Cybersecurity to protect 5G-related cloud will have to be in place, including zero-trust architecture, Massey adds. “I would just add that especially for operating through commercial infrastructure, whether it’s just commercial hardware or if it is the whole 5G commercial carrier network, zero trust becomes increasingly critical.”
Additionally, the intention is to leverage edge cloud and 5G outside of the continental United States (CONUS). “Operate Through is looking much beyond just that and it is probably more geared away from CONUS than in CONUS,” he offers. “How can we operate through commercial 5G anywhere in the world. And when the Defense Department says anywhere in the world, we typically mean more than Texas, California, Georgia, Hawaii. It is amazing to have this going on in those 16 CONUS bases, but Operate Through wants to also operate anywhere in the world.
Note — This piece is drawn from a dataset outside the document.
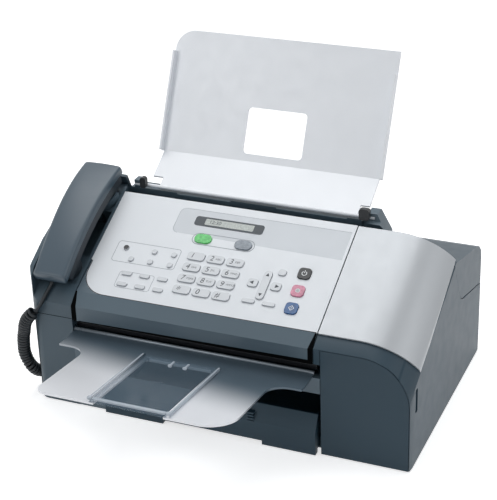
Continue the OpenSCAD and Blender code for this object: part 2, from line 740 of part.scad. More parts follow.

It is much stronger than that.
“From my perspective, the two main advantages [of 5G for cloud] are the latency and the reliability or accessibility,” Massey says. “Operating in a CONUS environment, the cloud is there. But as I move into different regions, operating somewhere in a remote corner of the world, cloud reliability, cloud access may be a little weaker. But if the cloud can come with me, that’s the second big piece. And that might be bigger than the latency.”